Because dads don't always think like moms.
Dads to be. Listen up because I'm about to drop knowledge on you that no one told me. My only hope is that you embrace this truth and hold it close. It could save your life.
Before I begin, you should know the following. Every birth is different. Some women get C-sections. Some women have natural births. Some women have children in public places. I can only tell you about my experience and what I learned. To do that, you need to know the following: my wife got an epidural, the labor was about six hours long and we were in a hospital.

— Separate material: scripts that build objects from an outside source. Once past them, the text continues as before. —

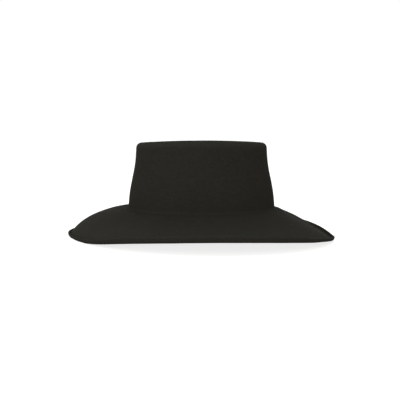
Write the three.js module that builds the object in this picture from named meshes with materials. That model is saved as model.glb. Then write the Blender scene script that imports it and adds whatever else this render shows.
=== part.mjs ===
// Wide-brim felt hat, standing on the front and the back of its brim.
// Millimetres, +Z up. The front of the hat points along -X. The origin is on the surface that the hat
// rests on, under the middle of its outline.
import * as THREE from "three";

const DEGREE = Math.PI / 180;

// Felt
const FELT = 2.2;                // thickness
const EDGE_ROUNDING = 0.5;       // corners of the cut edge of the brim

// Crown, measured on its outside
const HEAD_LENGTH = 204.1;       // front to back at the break, where the crown meets the brim
const HEAD_WIDTH = 170;          // side to side at the break
const CROWN_HEIGHT = 92.7;       // top of the rim above the break
const TOP_INSET = 11.5;          // how far the wall has come in when it reaches the rim
const WALL_S_BEND = 0.086;       // share of TOP_INSET by which the wall swells low down and hollows high up
const WALL_SPREAD = 0.026;       // share of TOP_INSET by which the wall leans more low down than high up
const RIM_RADIUS = 6.5;          // rounded rim round the top
const TOP_SUNK = 12;             // depth of the sunken top below the rim
const RIM_INSIDE_TURN = 80;      // degrees that the rim turns over on its inner side
const TOP_FILLET = 4;            // run from the rim's inner side to the flat of the top
const SIDES_RAISED = 1.9;        // how much higher the rim is at the sides than at the front and back
const BREAK_FILLET = 5;          // bend from the crown's wall into the brim
const OVAL_FADE_RADIUS = 60;     // inside this radius the top gradually turns round and level

// Brim
const BRIM_WIDTH = 90.5;         // along the felt, from the end of the fillet to the edge
const BREAK_EASE = 8;            // length over which the brim takes up its slope
const CURL_ZONE = 13;            // outer part of the level brim, which becomes the curl
const QUARTER_PULL = 0.371;      // draws the quarters from halfway to the side to 35 degrees
const RESTING_LEAN = 1;          // degrees that the resting hat leans forward: its brim is lower at the back
const RESTING_PRESS = 1.2;       // how far the lowest felt is pressed flat where the hat rests

// Slopes of the brim in degrees below level, the angle that its edge is curled back up and the width
// of that curl, at five places from front to back. The four slopes are the control values of a smooth
// curve from the crown to the edge. The quarters lie 35 degrees from the front and from the back.
const BRIM_SLOPES = [
  { place: "front", crown: 0.2, inner: 14.2, outer: 27, edge: 61.3, curl: 146.3, curlWidth: 6.5 },
  { place: "front quarter", crown: -10, inner: 20.9, outer: 43, edge: 56.8, curl: 149, curlWidth: 11.7 },
  { place: "side", crown: 1.7, inner: 32.9, outer: 18.6, edge: 4.6, curl: 137, curlWidth: 12.6 },
  { place: "back quarter", crown: 13.3, inner: 14.8, outer: 33.2, edge: 37.1, curl: 111.6, curlWidth: 11.4 },
  { place: "back", crown: 39.4, inner: 22.8, outer: 29.4, edge: 32.2, curl: 122.7, curlWidth: 9.2 },
];

// Facets
const TURN_STEPS = 80;           // round the hat
const BRIM_STEPS = 8;            // across the plain part of the brim
const CURL_STEPS = 7;            // across the curled part
const FILLET_STEPS = 3;
const WALL_STEPS = 7;
const RIM_STEPS = 3;             // each side of the rim
const TOP_RINGS = [0, 0.35, 0.7, 1];  // shares of the flat top's radius
const SLOPE_STEP = 0.5;          // step along the felt when the brim's slope is summed

const WALL_RADIUS = (HEAD_LENGTH + HEAD_WIDTH) / 4 - FELT / 2;
const OVAL_SHIFT = (HEAD_LENGTH - HEAD_WIDTH) / 4;
const BRIM_START = WALL_RADIUS + BREAK_FILLET;
const BRIM_END = BRIM_START + BRIM_WIDTH;

const smooth = (value) => {
  const t = Math.min(Math.max(value, 0), 1);
  return t * t * (3 - 2 * t);
};

// Middle of the felt on a round hat with a level brim, from the middle of the top out to the brim's edge.
// x is the radius and y the height above the break.
function feltLine() {
  const points = [];
  const put = (radius, height) => points.push(new THREE.Vector2(radius, height));
  const wallTop = CROWN_HEIGHT - FELT / 2 - RIM_RADIUS;
  const rimRadius = WALL_RADIUS - TOP_INSET - RIM_RADIUS;
  const rimEnd = rimRadius - RIM_RADIUS * Math.sin(RIM_INSIDE_TURN * DEGREE);

  for (const share of TOP_RINGS) {
    put((rimEnd - TOP_FILLET) * share, CROWN_HEIGHT - FELT / 2 - TOP_SUNK);
  }
  for (let i = RIM_STEPS; i > 0; i--) {
    const turn = (RIM_INSIDE_TURN * DEGREE * i) / RIM_STEPS;
    put(rimRadius - RIM_RADIUS * Math.sin(turn), wallTop + RIM_RADIUS * Math.cos(turn));
  }
  for (let i = 0; i < RIM_STEPS; i++) {
    const turn = (90 * DEGREE * i) / RIM_STEPS;
    put(rimRadius + RIM_RADIUS * Math.sin(turn), wallTop + RIM_RADIUS * Math.cos(turn));
  }
  for (let i = WALL_STEPS; i > 0; i--) {
    const t = i / WALL_STEPS;
    const bend = WALL_SPREAD * Math.sin(Math.PI * t) - WALL_S_BEND * Math.sin(2 * Math.PI * t);
    const inset = TOP_INSET * (t + bend);
    put(WALL_RADIUS - inset, BREAK_FILLET + (wallTop - BREAK_FILLET) * t);
  }
  for (let i = 0; i < FILLET_STEPS; i++) {
    const turn = (90 * DEGREE * i) / FILLET_STEPS;
    put(BRIM_START - BREAK_FILLET * Math.cos(turn), BREAK_FILLET * (1 - Math.sin(turn)));
  }
  for (let i = 0; i < BRIM_STEPS; i++) {
    put(BRIM_START + ((BRIM_WIDTH - CURL_ZONE) * i) / BRIM_STEPS, 0);
  }
  for (let i = 0; i <= CURL_STEPS; i++) {
    put(BRIM_END - CURL_ZONE + (CURL_ZONE * i) / CURL_STEPS, 0);
  }
  return points;
}

// One face of the felt, half a thickness to one side of its middle line.
function feltFace(line, offset) {
  return line.map((point, i) => {
    const before = line[Math.max(i - 1, 0)];
    const after = line[Math.min(i + 1, line.length - 1)];
    const along = after.clone().sub(before).normalize();
    const radius = i === 0 ? 0 : point.x - along.y * offset;
    return new THREE.Vector2(radius, point.y + along.x * offset);
  });
}

// Closed outline of the round hat: up the inside of the felt, round the edge and back over the outside.
function roundProfile() {
  const line = feltLine();
  const outside = feltFace(line, FELT / 2);
  const inside = feltFace(line, -FELT / 2);
  outside.pop();
  inside.pop();
  const corner = FELT / 2 - EDGE_ROUNDING;
  const edge = [
    new THREE.Vector2(BRIM_END - EDGE_ROUNDING, -FELT / 2),
    new THREE.Vector2(BRIM_END, -corner),
    new THREE.Vector2(BRIM_END, corner),
    new THREE.Vector2(BRIM_END - EDGE_ROUNDING, FELT / 2),
  ];
  return [...inside, ...edge, ...outside.reverse()];
}

// Values of BRIM_SLOPES at an angle from the front, the same to the left and to the right.
function slopesAt(angle) {
  const fromFront = Math.abs(Math.atan2(Math.sin(angle), Math.cos(angle)));
  const spread = fromFront + (QUARTER_PULL * Math.sin(2 * fromFront)) / 2;
  const place = (spread / Math.PI) * (BRIM_SLOPES.length - 1);
  const low = Math.min(Math.floor(place), BRIM_SLOPES.length - 2);
  const t = place - low;
  const row = (i) => BRIM_SLOPES[i < 0 ? 1 : i >= BRIM_SLOPES.length ? BRIM_SLOPES.length - 2 : i];
  const read = (column) => {
    const [a, b, c, d] = [low - 1, low, low + 1, low + 2].map((i) => row(i)[column]);
    return b + 0.5 * t * (c - a + t * (2 * a - 5 * b + 4 * c - d + t * (3 * (b - c) + d - a)));
  };
  return {
    crown: read("crown"),
    inner: read("inner"),
    outer: read("outer"),
    edge: read("edge"),
    curl: read("curl"),
    curlWidth: read("curlWidth"),
  };
}

// Slope of the brim in radians below level, at a distance along the felt from the end of the fillet.
function slopeAlong(slopes, distance) {
  const u = Math.min(Math.max(distance / BRIM_WIDTH, 0), 1);
  const v = 1 - u;
  const plain =
    v * v * v * slopes.crown +
    3 * u * v * v * slopes.inner +
    3 * u * u * v * slopes.outer +
    u * u * u * slopes.edge;
  const curled = slopes.curl * smooth((distance - BRIM_WIDTH) / slopes.curlWidth + 1);
  return (plain * smooth(distance / BREAK_EASE) - curled) * DEGREE;
}

// Where the brim's felt goes at one angle: a function from distance along the level brim to the outward
// reach, the height and the slope.
function brimBend(angle) {
  const slopes = slopesAt(angle);
  const track = [{ reach: 0, height: 0 }];
  const steps = Math.ceil(BRIM_WIDTH / SLOPE_STEP);
  for (let i = 0; i < steps; i++) {
    const slope = slopeAlong(slopes, (i + 0.5) * SLOPE_STEP);
    const last = track[i];
    track.push({
      reach: last.reach + SLOPE_STEP * Math.cos(slope),
      height: last.height - SLOPE_STEP * Math.sin(slope),
    });
  }
  const plain = BRIM_WIDTH - CURL_ZONE;
  return (levelDistance) => {
    const fromEdge = ((BRIM_WIDTH - levelDistance) * slopes.curlWidth) / CURL_ZONE;
    const beforeCurl = (levelDistance * (BRIM_WIDTH - slopes.curlWidth)) / plain;
    const distance = levelDistance > plain ? BRIM_WIDTH - fromEdge : beforeCurl;
    const index = Math.min(Math.floor(distance / SLOPE_STEP), steps - 1);
    const low = track[index];
    const high = track[index + 1];
    const part = distance / SLOPE_STEP - index;
    return {
      reach: low.reach + (high.reach - low.reach) * part,
      height: low.height + (high.height - low.height) * part,
      slope: slopeAlong(slopes, distance),
    };
  };
}

// Blocks the round, level hat: the brim is bent, the rim raised at the sides, the whole pressed to an oval.
function block(geometry, profile) {
  const position = geometry.attributes.position;
  for (let i = 0; i <= TURN_STEPS; i++) {
    const angle = (2 * Math.PI * (i % TURN_STEPS)) / TURN_STEPS;
    const bend = brimBend(angle);
    profile.forEach((point, j) => {
      let radius = point.x;
      let height = point.y;
      const fade = Math.min(radius / OVAL_FADE_RADIUS, 1);
      if (radius > BRIM_START) {
        const felt = bend(radius - BRIM_START);
        const offset = point.y;
        radius = BRIM_START + felt.reach + offset * Math.sin(felt.slope);
        height = felt.height + offset * Math.cos(felt.slope);
      } else {
        const share = Math.max(height / CROWN_HEIGHT, 0) * fade * fade;
        height += SIDES_RAISED * Math.sin(angle) ** 2 * share;
      }
      const shift = OVAL_SHIFT * fade;
      const x = -(radius + shift) * Math.cos(angle);
      const y = -(radius - shift) * Math.sin(angle);
      position.setXYZ(i * profile.length + j, x, y, height);
    });
  }
}

// Sets the hat down: centred over the origin, its lowest felt pressed flat against the surface.
function setDown(geometry) {
  geometry.rotateY(-RESTING_LEAN * DEGREE);
  geometry.computeBoundingBox();
  const box = geometry.boundingBox;
  geometry.translate(-(box.min.x + box.max.x) / 2, 0, -box.min.z - RESTING_PRESS);
  const position = geometry.attributes.position;
  for (let i = 0; i < position.count; i++) {
    position.setZ(i, Math.max(position.getZ(i), 0));
  }
}

function feltBody() {
  const profile = roundProfile();
  const geometry = new THREE.LatheGeometry(profile, TURN_STEPS);
  block(geometry, profile);
  setDown(geometry);
  geometry.computeVertexNormals();
  const felt = new THREE.MeshStandardMaterial({ color: "#2b2a26", roughness: 0.95, metalness: 0 });
  const mesh = new THREE.Mesh(geometry, felt);
  mesh.name = "felt_body";
  return mesh;
}

const hat = new THREE.Group();
hat.name = "wide_brim_felt_hat";
hat.add(feltBody());

export default hat;
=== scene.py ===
# Wide-brim felt hat, standing on the front and the back of its brim.
# Metres, +Z up. The front of the hat points along -X. The origin is on the floor, under the middle of
# the hat's outline. The hat's own sizes are in millimetres, those of the studio in metres.
import math

import bmesh
import bpy
from mathutils import Matrix, Vector, noise


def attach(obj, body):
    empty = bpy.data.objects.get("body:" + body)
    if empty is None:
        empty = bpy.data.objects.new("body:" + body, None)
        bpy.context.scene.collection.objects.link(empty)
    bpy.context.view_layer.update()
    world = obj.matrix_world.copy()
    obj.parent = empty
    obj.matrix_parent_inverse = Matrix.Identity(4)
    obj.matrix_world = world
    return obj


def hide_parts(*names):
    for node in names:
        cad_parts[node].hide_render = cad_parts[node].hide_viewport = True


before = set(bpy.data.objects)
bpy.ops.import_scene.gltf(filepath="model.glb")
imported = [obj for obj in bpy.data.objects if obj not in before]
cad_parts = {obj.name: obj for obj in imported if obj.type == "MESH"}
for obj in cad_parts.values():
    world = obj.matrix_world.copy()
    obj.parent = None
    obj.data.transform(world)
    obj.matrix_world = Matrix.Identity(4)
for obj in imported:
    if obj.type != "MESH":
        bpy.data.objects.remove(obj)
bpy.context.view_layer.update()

MM = 0.001

# Felt
FELT = 2.2                 # thickness
EDGE_ROUNDING = 0.5        # corners of the cut edge of the brim

# Crown, measured on its outside
HEAD_LENGTH = 204.1        # front to back at the break, where the crown meets the brim
HEAD_WIDTH = 170           # side to side at the break
CROWN_HEIGHT = 92.7        # top of the rim above the break
TOP_INSET = 11.5           # how far the wall has come in when it reaches the rim
WALL_S_BEND = 0.086        # share of TOP_INSET by which the wall swells low down and hollows high up
WALL_SPREAD = 0.026        # share of TOP_INSET by which the wall leans more low down than high up
RIM_RADIUS = 6.5           # rounded rim round the top
TOP_SUNK = 12              # depth of the sunken top below the rim
RIM_INSIDE_TURN = 80       # degrees that the rim turns over on its inner side
TOP_FILLET = 4             # run from the rim's inner side to the flat of the top
SIDES_RAISED = 1.9         # how much higher the rim is at the sides than at the front and back
BREAK_FILLET = 5           # bend from the crown's wall into the brim
OVAL_FADE_RADIUS = 60      # inside this radius the top gradually turns round and level

# Brim
BRIM_WIDTH = 90.5          # along the felt, from the end of the fillet to the edge
BREAK_EASE = 8             # length over which the brim takes up its slope
CURL_ZONE = 13             # outer part of the level brim, which becomes the curl
QUARTER_PULL = 0.371       # draws the quarters from halfway to the side to 35 degrees
RESTING_LEAN = 1           # degrees that the resting hat leans forward
RESTING_PRESS = 1.2        # how far the lowest felt is pressed flat where the hat rests

# Slopes of the brim in degrees below level, the angle that its edge is curled back up and the width
# of that curl, at five places from front to back. The four slopes are the control values of a smooth
# curve from the crown to the edge. The quarters lie 35 degrees from the front and from the back.
SLOPE_COLUMNS = ("crown", "inner", "outer", "edge", "curl", "curl_width")
BRIM_SLOPES = (
    (0.2, 14.2, 27, 61.3, 146.3, 6.5),  # front
    (-10, 20.9, 43, 56.8, 149, 11.7),  # front quarter
    (1.7, 32.9, 18.6, 4.6, 137, 12.6),  # side
    (13.3, 14.8, 33.2, 37.1, 111.6, 11.4),  # back quarter
    (39.4, 22.8, 29.4, 32.2, 122.7, 9.2),  # back
)

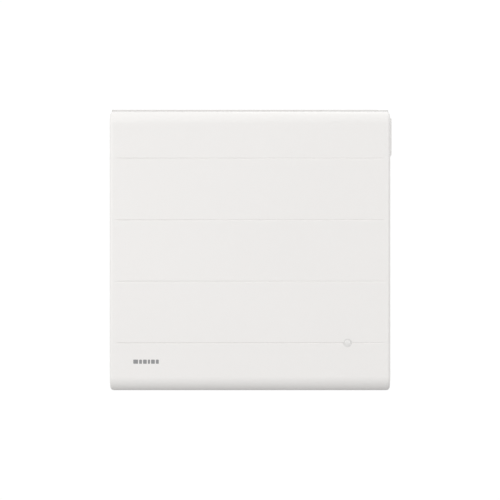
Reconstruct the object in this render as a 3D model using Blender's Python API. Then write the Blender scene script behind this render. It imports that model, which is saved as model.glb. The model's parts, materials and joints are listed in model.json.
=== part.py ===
"""Wall-hung electric panel heater with its wall bracket, as separate pieces.

Metres, +Z up. The wall is the plane y = 0 and the front faces -Y. The origin is the middle of
the bracket's upper rail, on its wall side.
"""
import math

import bmesh
import bpy
from mathutils import Matrix, Vector

FIT = 0.0003                # gap between pieces that touch
SLACK = 0.0008              # gap round pieces that move

# Overall
SHELL_WIDTH = 0.588         # front shell, left to right
SHELL_HEIGHT = 0.587        # front shell, bottom to top
WALL_TO_FRONT = 0.128
WALL_GAP = 0.026            # wall to the back of the rear panel
SHELL_TOP = 0.081           # top of the front shell above the upper rail

# Front shell
SHELL_DEPTH = 0.058
SHELL_SHEET = 0.0010
TOP_RADIUS = 0.026
BOTTOM_RADIUS = 0.030
SIDE_RADIUS = 0.007
GROOVES = 4
GROOVE_WIDTH = 0.0026
GROOVE_DEPTH = 0.0006
GROOVE_END = 0.015          # plain face left at each end of a groove
FIRST_GROOVE = 0.0998       # below the top of the shell
LAST_GROOVE = 0.1012        # above the bottom of the shell

# Presence sensor, on the last groove
LENS_FROM_SIDE = 0.090
LENS_RADIUS = 0.0087
LENS_DOME = 0.0012
FACE_STEP = 0.0002          # edge of the dome behind the shell's face
LENS_RIM = 0.003            # flange inside the shell
LENS_FLANGE = 0.0015
SENSOR_DEPTH = 0.014
SENSOR_WALL = 0.0015

# Casing behind the shell
GRILLE_RISE = 0.0065        # rim of the top grille above the shell
GRILLE_SHEET = 0.0016
GRILLE_SKIRT = 0.012
GRILLE_BAR = 0.0035
GRILLE_BAYS = 6
GRILLE_SLOTS = 4            # slots from front to back in each bay
REAR_SHEET = 0.0008
SIDE_WALL = 0.002
SIDE_FLANGE = 0.016
SIDE_OVERLAP = 0.010        # side panel reaching into the shell
CROSS_SHEET = 0.0015
CROSS_LEG = 0.014
LOUVRES = 7
LOUVRE_HEIGHT = 0.005
LOUVRE_PITCH = 0.017
LOUVRE_BOTTOM = 0.035       # lowest louvre above the bottom of the rear panel

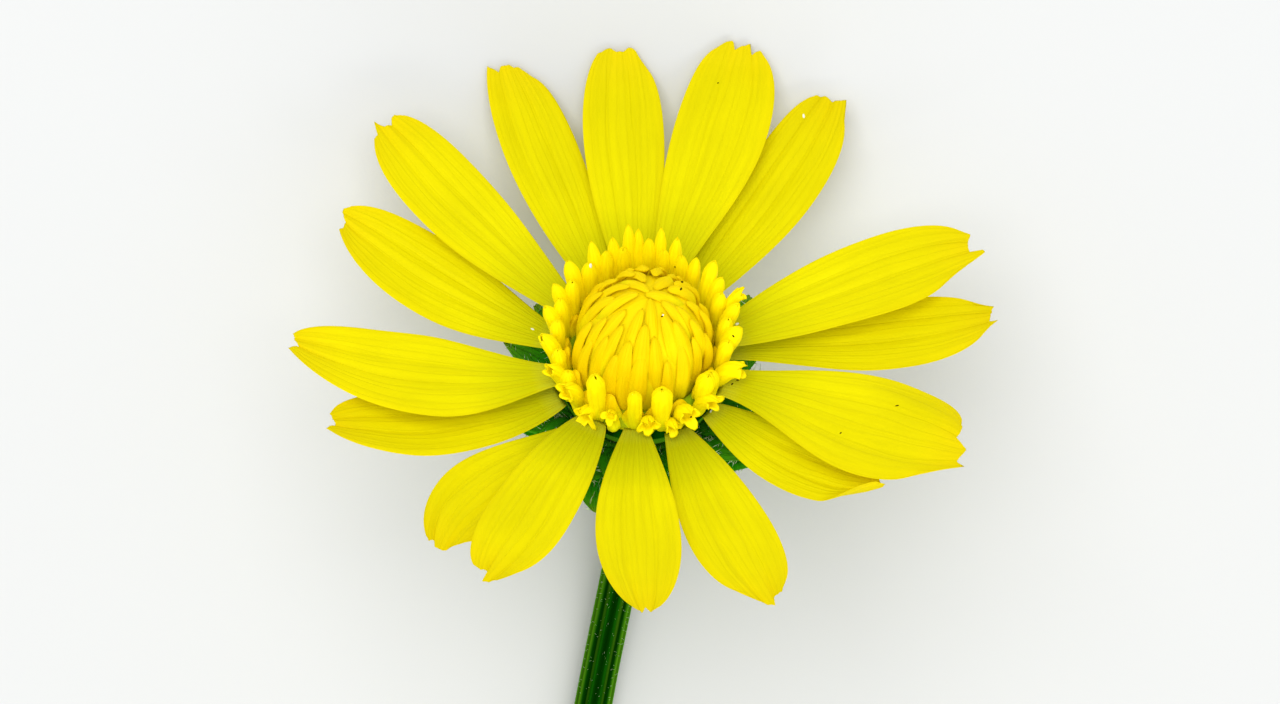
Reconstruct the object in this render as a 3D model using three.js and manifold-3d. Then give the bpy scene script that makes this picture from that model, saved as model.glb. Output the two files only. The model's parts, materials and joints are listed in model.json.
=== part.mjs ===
// A wild yellow composite flower, cut and laid down: it rests on its lowest rays' tips and on its stalk.
// Millimetres, +Z up. The table is z = 0, and the origin is the middle of the flower's space there.
// The head is built in a frame of its own: x and y in the plane of the rays, z along the head's axis.
import * as THREE from "three";
import { mergeVertices } from "three/addons/utils/BufferGeometryUtils.js";
import Module from "manifold-3d";

// The head as it lies: its axis points towards -Y and this many degrees above the table.
const HEAD_ELEVATION = THREE.MathUtils.degToRad(44);
const HEAD_HEIGHT = 12.9;

// The stalk, from the back of the head down to the table and along it.
const STALK_RADIUS = 1.12;
const STALK_RIBS = 6;
const SIDES_PER_RIB = 3;
const RIB_DEPTH = 0.07;
const STALK_START = -5;
const STALK_STRAIGHT = 1.5;
const STALK_RUN = 66;
const STALK_DRIFT = 7;
const STALK_DRIFT_LENGTH = 23;
const STALK_FLAT = 0.06;
const BEND_STEPS = 5;
const RUN_STEPS = 5;
const STALK_STEPS = 28;

// The green receptacle under the disc, as half a section: distance from the axis, height along it.
const CUP_SECTION = [
  [0, -6.4],
  [1.2, -6.4],
  [1.6, -5.9],
  [2.6, -4.9],
  [3.7, -3.8],
  [4.5, -2.8],
  [4.7, -1.95],
  [0, -1.95],
];
const CUP_SIDES = 28;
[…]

1. There Will be Blood (and Poop)
I know you know where babies come from, but what you don't know is HOW they come into this world. There is pushing and yelling and poking. And before the head even makes an appearance, there is blood.
Keep this in perspective. A woman is pushing out a 4 to 8 pound human out of their body. There will be tearing and blood will be everywhere. EVERY. WHERE. Also, since an epidural numbs a woman's body to some of the pain (yes, the operative word here is some), it's also possible for her to push other things out in the meantime.
Pro Tip: If she asks you if she pooped lie, and say no. You also have to look so she believes that you are actually checking. Just say everything is fine.
2. Don't Cross the Birth Barrier and Look "Down There"
Picture this. The woman you love is on her back and breathing hard because she just pushed your massive child out of her body. She tells you to run over to the baby to take pictures of their first moment in the world. In order to do this, you have to walk around the bed and in front of her.
Do not, under any circumstances, look into the actual birth area. Just don't. And I realize that by saying this I'm only heightening your curiosity, making you to want to look even more. Fine, go ahead. Be aware that it will be a war zone and you may not recover from the image you see.
"But is it really that bad?"
Yes friend. It is.
"C'mon man. really?"
You want to know what it's like? Remember that time you felt really constipated and you ended up on the toilet for like an hour? Multiple that by a million with a side of getting kicked in the junk. And now you're bleeding everywhere and someone is hunched over stitching you up. That's what it's like.
3. Take video. No, not of the birth.
You may be wondering why I'm advising against a birth video. Those memories are better played back in your mind, mainly because your brain is smart enough to sanitize it for you. You don't need video footage of that moment. You have to be present, looking into your wife's eyes and be close enough so she can punch you in the face when she needs to. And she will.
No, I'm talking about a video of your baby's first cry, of how your wife sounds when she first holds her child and of how you look when you touch your first born's toes. While I have these moments as images, I kind of wish I had a video of them too.
Your go-to will be to take a million pictures, but try to take some video too.